Dickens is well known for his interest in psychology and character development. He created some of the most famous characters in Western literature, such as the aptly named Ebeneezer Scrooge of A Christmas Carol, whose characterization rang so true that the term “scrooge” now denotes any miserly person unaffected by kindness and joy. Dickens continues to be considered a canonical author, with novels including A Tale of Two Cities, Great Expectations, Oliver Twist, The Pickwick Papers, and The Mystery of Edwin Druid widely taught and read.
“The Signal-Man” explores the lives of those left “below”—geographically, socially, and psychologically—to do traumatizing work. While the story does not argue for any specific reform, it draws the reader into a sympathetic relation with the signal man, who can no longer bear the burden of his responsibilities, and it examines the contradictions of his class position in its consideration of Communication, Connection, and (Social) Mobility.

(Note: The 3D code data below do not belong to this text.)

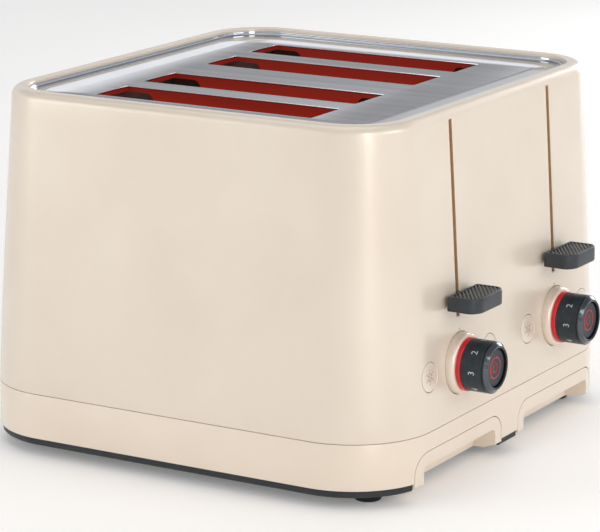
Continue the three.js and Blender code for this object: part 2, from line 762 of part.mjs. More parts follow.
function trayHandle(x) {
  const outline = archShape(x, tray.halfWidth, tray.bottom, tray.top, tray.radius);
  const block = facingFront(outline, [seam.front - 3, tray.back]);
  const fingers = facingFront(
    archShape(x, fingerGap.halfWidth, 0, fingerGap.top, fingerGap.radius),
    [seam.front - 4, fingerGap.back],
  );
  // The front edge underneath is cut off by a plane; what lies above the plane stays.
  const { height, depth } = trayChamfer;
  const slope = Math.hypot(height, depth);
  const normal = [0, height / slope, depth / slope];
  const offset = (height * seam.front + depth * (tray.bottom + height)) / slope;
  return block.intersect(casingBlock).subtract(fingers).trimByPlane(normal, offset);
}

function crumbPan(x) {
  const outer = box(about(x, pan.halfWidth), [pan.front, pan.back], [pan.floor, pan.top]);
  const inner = box(
    about(x, pan.halfWidth - pan.thickness), [pan.front + pan.thickness, pan.back - pan.thickness],
    [pan.floor + pan.thickness, pan.top + 5],
  );
  return outer.subtract(inner);
}

sides.forEach(({ name, sign }) => {
  add(`tray_handle_${name}`, trayHandle(sign * tray.x), trayCream);
  add(`crumb_pan_${name}`, crumbPan(sign * tray.x), brushedSteel);
});

// The knobs and the cord gland are the frontmost and rearmost points.
const frontmost = knobFaceY - knob.length;
const rearmost = seam.back + gap + gland.flangeThickness;
toaster.position.y = -(frontmost + rearmost) / 2;
toaster.updateMatrixWorld(true);

export default toaster;
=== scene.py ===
"""Looks of a four-slice pop-up toaster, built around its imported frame.

Metres, in the frame's axes: +Z is up, the control face looks along -Y, and left is -X as seen from
that face. Every piece is made in place, so its object sits at the origin.
"""

import math

import bmesh
import bpy
from mathutils import Matrix, Vector


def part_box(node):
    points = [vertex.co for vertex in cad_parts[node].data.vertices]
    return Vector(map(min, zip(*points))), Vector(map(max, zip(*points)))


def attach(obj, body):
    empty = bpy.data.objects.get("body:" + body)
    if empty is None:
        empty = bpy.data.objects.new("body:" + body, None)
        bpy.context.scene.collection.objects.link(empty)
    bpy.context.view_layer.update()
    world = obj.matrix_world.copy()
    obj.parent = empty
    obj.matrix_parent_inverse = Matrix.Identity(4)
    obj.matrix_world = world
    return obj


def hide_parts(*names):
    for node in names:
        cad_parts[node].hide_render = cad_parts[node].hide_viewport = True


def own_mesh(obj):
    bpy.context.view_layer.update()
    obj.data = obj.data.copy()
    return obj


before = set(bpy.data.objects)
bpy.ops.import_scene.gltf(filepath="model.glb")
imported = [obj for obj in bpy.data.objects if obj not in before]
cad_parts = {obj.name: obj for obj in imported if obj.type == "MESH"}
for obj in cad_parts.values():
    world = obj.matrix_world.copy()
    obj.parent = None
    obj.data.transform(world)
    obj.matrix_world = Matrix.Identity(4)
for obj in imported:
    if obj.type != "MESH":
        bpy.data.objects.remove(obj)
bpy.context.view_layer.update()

mm = 0.001
SIDES = (("left", -1), ("right", 1))
ENDS = (-1, 1)

# ---------------- sizes shared by several pieces

GAP = 0.3 * mm  # clearance between pieces that touch
WALL = 2.6 * mm  # moulded casing wall
EDGE = 0.45 * mm  # how far a moulded edge is rounded
SEAM_EDGE = 0.22 * mm  # the same where the casing meets the skirt
PAST = 5 * mm  # how far cutting tools reach past what they cut
CORNER_STEPS = 22  # points along each rounded corner of the casing
ROUND_STEPS = 72  # points round a knob
TAPER_POWER = 1.14  # how the sides curve from the seam up to the crown
SEAM_RADIUS = 48 * mm
CROWN_RADIUS = 37.4 * mm
RIM_WIDTH = 9.2 * mm  # the cream rim round the steel top
RIM_FILLET = 5 * mm
DISH_EDGE = RIM_WIDTH + GAP + 0.1 * mm

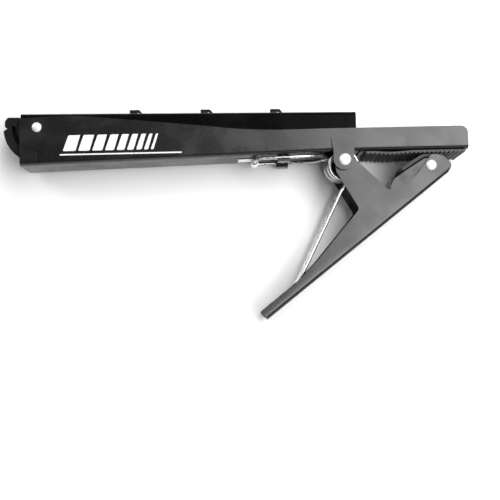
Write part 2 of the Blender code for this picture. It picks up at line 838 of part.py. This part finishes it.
def empty(name, at, parent=None):
    made = bpy.data.objects.new(name, None)
    made.empty_display_size = 5
    made.location = at
    made.parent = parent
    PARTS.objects.link(made)
    return made


for old in list(bpy.data.objects):
    bpy.data.objects.remove(old)
PARTS = collection("table_tennis_net_clamp")
CUTTERS = collection("cutters")
ROOT = empty("clamp", [v / 1000 for v in PIVOT_WORLD])
ROOT.scale = (0.001, 0.001, 0.001)
LEVER = empty("lever_pivot", (0, 0, 0), ROOT)
POST = empty("post_hinge", (*HINGE, 0), ROOT)
POST.rotation_euler.z = POST_REST
bpy.context.view_layer.update()

make_arm()
make_strap()
make_strap_rivet()
make_anchor_clip()
make_spring()
make_pivot_rivet()
make_strip()
make_lever()
make_shoe()
make_post()
make_cap()
make_foot()
make_hooks()
make_post_hinge()
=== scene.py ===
"""Looks of the clip-on net post clamp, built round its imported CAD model."""

import json
import math

import bmesh
import bpy
from mathutils import Matrix, Vector


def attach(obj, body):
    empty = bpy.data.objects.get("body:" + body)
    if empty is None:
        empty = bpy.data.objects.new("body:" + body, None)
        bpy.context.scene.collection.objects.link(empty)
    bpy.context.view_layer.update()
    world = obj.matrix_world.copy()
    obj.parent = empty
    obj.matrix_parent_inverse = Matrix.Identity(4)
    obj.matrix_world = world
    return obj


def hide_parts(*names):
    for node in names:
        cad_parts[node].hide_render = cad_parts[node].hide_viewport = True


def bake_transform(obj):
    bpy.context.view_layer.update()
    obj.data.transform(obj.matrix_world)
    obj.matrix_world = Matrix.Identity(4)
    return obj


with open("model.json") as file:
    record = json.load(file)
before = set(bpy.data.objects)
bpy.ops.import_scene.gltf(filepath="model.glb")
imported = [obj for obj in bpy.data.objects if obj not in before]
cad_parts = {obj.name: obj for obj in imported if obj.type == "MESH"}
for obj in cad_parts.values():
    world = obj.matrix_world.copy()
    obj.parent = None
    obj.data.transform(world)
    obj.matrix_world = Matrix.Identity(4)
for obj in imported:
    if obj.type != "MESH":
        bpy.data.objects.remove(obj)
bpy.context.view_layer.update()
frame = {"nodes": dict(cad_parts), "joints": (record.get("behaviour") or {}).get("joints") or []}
CAD = frame["nodes"]
MM = 0.001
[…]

Although Dickens typically wrote in a realist mode, “The Signal-Man” is a ghost story and part of the artistic/literary tradition of Dark Romanticism and the related gothic genre. Both Romanticism and the gothic began in Europe in the late 18th century as a response to the Enlightenment’s humanist emphasis on reason and rationality. Whereas traditional Romanticism values the emotional and intuitive as a source of knowledge, Dark Romanticism focuses on that which is unknown or unknowable. As a result, gothic fiction’s characters often exist in a state of confusion, with neither reason nor emotion guiding them to make sense or meaning of their world.
This confusion likewise informs the gothic attention to the experiences of those who are outcast from society and consequently do not “fit” traditional typologies. This category encompasses social outcasts (e.g., the poor, villains, the “mad,” the neurodivergent, those resisting gender conventions) and those outcast due to more supernatural or symbolic hybridity (e.g., werewolves, vampires, ghosts). The confusion experienced by gothic characters is often passed on to the reader, who may similarly be unable to make “sense” out of what is front of them—an experience that can be frightening and contributes to the gothic’s overlap with the horror genre.
The interest of “The Signal-Man” in The Supernatural and the Limits of Human Understanding—i.e., in ghosts and the signal man’s inability to “read” them—are hallmarks of the gothic. Unlike the spirits in A Christmas Carol, who walk Ebeneezer Scrooge through his past, present, and future lives to show him how to be a better person, the ghosts in this story are not didactic and do not provide a lesson about achieving a better outcome. They merely confuse the conscientious signal man, leaving him tormented and unable to perform his job, his (conscientious) distraction a liability.